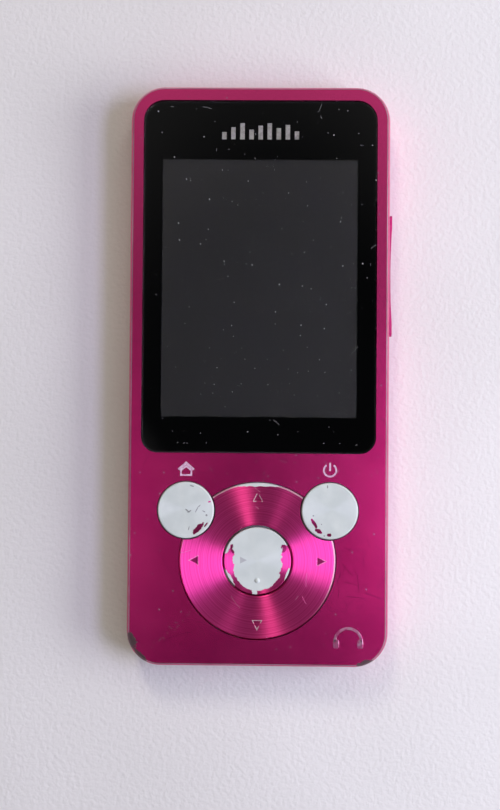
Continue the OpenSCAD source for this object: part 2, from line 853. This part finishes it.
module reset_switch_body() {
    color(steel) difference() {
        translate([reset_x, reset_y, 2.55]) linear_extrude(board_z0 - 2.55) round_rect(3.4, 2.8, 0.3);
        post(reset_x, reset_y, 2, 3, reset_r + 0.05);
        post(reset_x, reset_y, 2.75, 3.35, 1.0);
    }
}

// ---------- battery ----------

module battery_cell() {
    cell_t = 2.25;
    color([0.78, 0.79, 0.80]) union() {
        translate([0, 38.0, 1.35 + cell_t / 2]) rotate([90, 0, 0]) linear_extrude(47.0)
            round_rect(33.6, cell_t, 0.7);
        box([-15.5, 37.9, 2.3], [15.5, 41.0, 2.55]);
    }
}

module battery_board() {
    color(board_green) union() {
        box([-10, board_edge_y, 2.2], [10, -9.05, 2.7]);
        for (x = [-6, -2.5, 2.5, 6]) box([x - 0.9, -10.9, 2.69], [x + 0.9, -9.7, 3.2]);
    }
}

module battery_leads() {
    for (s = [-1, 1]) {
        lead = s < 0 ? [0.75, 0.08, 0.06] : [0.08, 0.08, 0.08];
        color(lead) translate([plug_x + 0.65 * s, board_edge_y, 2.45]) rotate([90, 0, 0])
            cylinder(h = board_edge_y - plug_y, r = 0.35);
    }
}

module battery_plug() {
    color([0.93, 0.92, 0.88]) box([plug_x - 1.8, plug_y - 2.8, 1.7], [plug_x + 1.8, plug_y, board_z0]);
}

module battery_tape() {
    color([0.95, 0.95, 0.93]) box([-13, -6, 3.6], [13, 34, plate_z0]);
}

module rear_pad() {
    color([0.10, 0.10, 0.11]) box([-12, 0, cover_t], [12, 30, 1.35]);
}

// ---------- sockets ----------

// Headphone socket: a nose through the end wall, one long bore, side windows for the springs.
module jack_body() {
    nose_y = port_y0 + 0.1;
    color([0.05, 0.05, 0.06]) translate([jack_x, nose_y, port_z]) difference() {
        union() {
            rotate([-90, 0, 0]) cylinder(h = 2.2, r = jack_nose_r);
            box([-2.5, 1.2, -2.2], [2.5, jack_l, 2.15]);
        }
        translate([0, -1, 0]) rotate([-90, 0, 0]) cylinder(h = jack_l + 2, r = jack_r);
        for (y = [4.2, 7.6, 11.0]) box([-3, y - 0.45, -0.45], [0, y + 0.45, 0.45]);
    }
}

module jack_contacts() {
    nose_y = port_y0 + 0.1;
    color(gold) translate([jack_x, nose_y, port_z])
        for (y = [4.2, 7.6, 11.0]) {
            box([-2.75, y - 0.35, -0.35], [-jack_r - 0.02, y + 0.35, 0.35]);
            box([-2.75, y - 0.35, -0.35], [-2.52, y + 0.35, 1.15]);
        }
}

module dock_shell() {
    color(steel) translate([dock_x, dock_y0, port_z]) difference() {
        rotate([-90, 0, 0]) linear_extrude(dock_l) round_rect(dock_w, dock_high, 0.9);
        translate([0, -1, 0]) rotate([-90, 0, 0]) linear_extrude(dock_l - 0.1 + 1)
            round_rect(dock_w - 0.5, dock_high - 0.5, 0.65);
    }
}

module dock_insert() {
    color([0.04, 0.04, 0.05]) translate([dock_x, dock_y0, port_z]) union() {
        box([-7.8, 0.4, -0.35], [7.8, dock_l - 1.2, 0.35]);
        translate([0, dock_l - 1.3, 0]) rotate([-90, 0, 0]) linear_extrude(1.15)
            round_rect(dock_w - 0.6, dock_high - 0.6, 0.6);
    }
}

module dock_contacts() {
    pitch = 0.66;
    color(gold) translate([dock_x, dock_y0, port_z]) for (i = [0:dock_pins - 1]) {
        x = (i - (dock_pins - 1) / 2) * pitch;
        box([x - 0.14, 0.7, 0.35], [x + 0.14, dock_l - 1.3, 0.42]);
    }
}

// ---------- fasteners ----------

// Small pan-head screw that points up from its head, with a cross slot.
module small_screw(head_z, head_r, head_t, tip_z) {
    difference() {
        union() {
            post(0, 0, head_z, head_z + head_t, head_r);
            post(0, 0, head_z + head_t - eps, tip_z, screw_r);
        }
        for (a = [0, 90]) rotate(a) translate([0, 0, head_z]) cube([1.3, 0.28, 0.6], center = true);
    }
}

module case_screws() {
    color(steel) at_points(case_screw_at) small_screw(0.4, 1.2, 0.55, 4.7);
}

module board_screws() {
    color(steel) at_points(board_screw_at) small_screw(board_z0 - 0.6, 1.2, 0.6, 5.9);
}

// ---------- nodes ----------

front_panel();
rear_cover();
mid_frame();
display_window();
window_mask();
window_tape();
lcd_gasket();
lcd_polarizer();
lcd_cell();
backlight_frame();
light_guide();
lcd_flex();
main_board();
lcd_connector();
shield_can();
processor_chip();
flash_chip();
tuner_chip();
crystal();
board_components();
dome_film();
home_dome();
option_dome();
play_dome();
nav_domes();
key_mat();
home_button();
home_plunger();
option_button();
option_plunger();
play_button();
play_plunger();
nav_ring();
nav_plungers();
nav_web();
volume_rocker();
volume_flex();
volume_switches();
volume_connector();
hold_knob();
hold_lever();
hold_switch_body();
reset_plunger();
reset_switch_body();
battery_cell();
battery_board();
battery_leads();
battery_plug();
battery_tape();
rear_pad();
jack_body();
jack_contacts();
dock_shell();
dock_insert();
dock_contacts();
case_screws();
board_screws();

※

Goal:
Restate the data above word for word, please.

Problem solution:
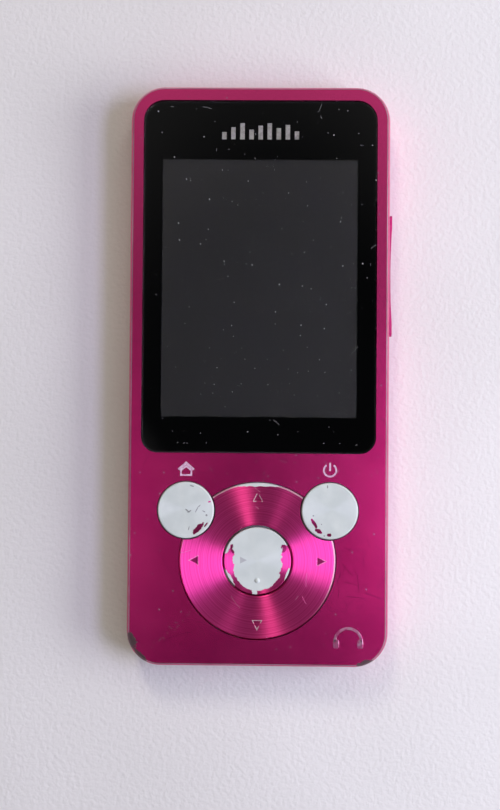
Continue the OpenSCAD source for this object: part 2, from line 853. This part finishes it.
module reset_switch_body() {
    color(steel) difference() {
        translate([reset_x, reset_y, 2.55]) linear_extrude(board_z0 - 2.55) round_rect(3.4, 2.8, 0.3);
        post(reset_x, reset_y, 2, 3, reset_r + 0.05);
        post(reset_x, reset_y, 2.75, 3.35, 1.0);
    }
}

// ---------- battery ----------

module battery_cell() {
    cell_t = 2.25;
    color([0.78, 0.79, 0.80]) union() {
        translate([0, 38.0, 1.35 + cell_t / 2]) rotate([90, 0, 0]) linear_extrude(47.0)
            round_rect(33.6, cell_t, 0.7);
        box([-15.5, 37.9, 2.3], [15.5, 41.0, 2.55]);
    }
}

module battery_board() {
    color(board_green) union() {
        box([-10, board_edge_y, 2.2], [10, -9.05, 2.7]);
        for (x = [-6, -2.5, 2.5, 6]) box([x - 0.9, -10.9, 2.69], [x + 0.9, -9.7, 3.2]);
    }
}

module battery_leads() {
    for (s = [-1, 1]) {
        lead = s < 0 ? [0.75, 0.08, 0.06] : [0.08, 0.08, 0.08];
        color(lead) translate([plug_x + 0.65 * s, board_edge_y, 2.45]) rotate([90, 0, 0])
            cylinder(h = board_edge_y - plug_y, r = 0.35);
    }
}

module battery_plug() {
    color([0.93, 0.92, 0.88]) box([plug_x - 1.8, plug_y - 2.8, 1.7], [plug_x + 1.8, plug_y, board_z0]);
}

module battery_tape() {
    color([0.95, 0.95, 0.93]) box([-13, -6, 3.6], [13, 34, plate_z0]);
}

module rear_pad() {
    color([0.10, 0.10, 0.11]) box([-12, 0, cover_t], [12, 30, 1.35]);
}

// ---------- sockets ----------

// Headphone socket: a nose through the end wall, one long bore, side windows for the springs.
module jack_body() {
    nose_y = port_y0 + 0.1;
    color([0.05, 0.05, 0.06]) translate([jack_x, nose_y, port_z]) difference() {
        union() {
            rotate([-90, 0, 0]) cylinder(h = 2.2, r = jack_nose_r);
            box([-2.5, 1.2, -2.2], [2.5, jack_l, 2.15]);
        }
        translate([0, -1, 0]) rotate([-90, 0, 0]) cylinder(h = jack_l + 2, r = jack_r);
        for (y = [4.2, 7.6, 11.0]) box([-3, y - 0.45, -0.45], [0, y + 0.45, 0.45]);
    }
}

module jack_contacts() {
    nose_y = port_y0 + 0.1;
    color(gold) translate([jack_x, nose_y, port_z])
        for (y = [4.2, 7.6, 11.0]) {
            box([-2.75, y - 0.35, -0.35], [-jack_r - 0.02, y + 0.35, 0.35]);
            box([-2.75, y - 0.35, -0.35], [-2.52, y + 0.35, 1.15]);
        }
}

module dock_shell() {
    color(steel) translate([dock_x, dock_y0, port_z]) difference() {
        rotate([-90, 0, 0]) linear_extrude(dock_l) round_rect(dock_w, dock_high, 0.9);
        translate([0, -1, 0]) rotate([-90, 0, 0]) linear_extrude(dock_l - 0.1 + 1)
            round_rect(dock_w - 0.5, dock_high - 0.5, 0.65);
    }
}

module dock_insert() {
    color([0.04, 0.04, 0.05]) translate([dock_x, dock_y0, port_z]) union() {
        box([-7.8, 0.4, -0.35], [7.8, dock_l - 1.2, 0.35]);
        translate([0, dock_l - 1.3, 0]) rotate([-90, 0, 0]) linear_extrude(1.15)
            round_rect(dock_w - 0.6, dock_high - 0.6, 0.6);
    }
}

module dock_contacts() {
    pitch = 0.66;
    color(gold) translate([dock_x, dock_y0, port_z]) for (i = [0:dock_pins - 1]) {
        x = (i - (dock_pins - 1) / 2) * pitch;
        box([x - 0.14, 0.7, 0.35], [x + 0.14, dock_l - 1.3, 0.42]);
    }
}

// ---------- fasteners ----------

// Small pan-head screw that points up from its head, with a cross slot.
module small_screw(head_z, head_r, head_t, tip_z) {
    difference() {
        union() {
            post(0, 0, head_z, head_z + head_t, head_r);
            post(0, 0, head_z + head_t - eps, tip_z, screw_r);
        }
        for (a = [0, 90]) rotate(a) translate([0, 0, head_z]) cube([1.3, 0.28, 0.6], center = true);
    }
}

module case_screws() {
    color(steel) at_points(case_screw_at) small_screw(0.4, 1.2, 0.55, 4.7);
}

module board_screws() {
    color(steel) at_points(board_screw_at) small_screw(board_z0 - 0.6, 1.2, 0.6, 5.9);
}

// ---------- nodes ----------

front_panel();
rear_cover();
mid_frame();
display_window();
window_mask();
window_tape();
lcd_gasket();
lcd_polarizer();
lcd_cell();
backlight_frame();
light_guide();
lcd_flex();
main_board();
lcd_connector();
shield_can();
processor_chip();
flash_chip();
tuner_chip();
crystal();
board_components();
dome_film();
home_dome();
option_dome();
play_dome();
nav_domes();
key_mat();
home_button();
home_plunger();
option_button();
option_plunger();
play_button();
play_plunger();
nav_ring();
nav_plungers();
nav_web();
volume_rocker();
volume_flex();
volume_switches();
volume_connector();
hold_knob();
hold_lever();
hold_switch_body();
reset_plunger();
reset_switch_body();
battery_cell();
battery_board();
battery_leads();
battery_plug();
battery_tape();
rear_pad();
jack_body();
jack_contacts();
dock_shell();
dock_insert();
dock_contacts();
case_screws();
board_screws();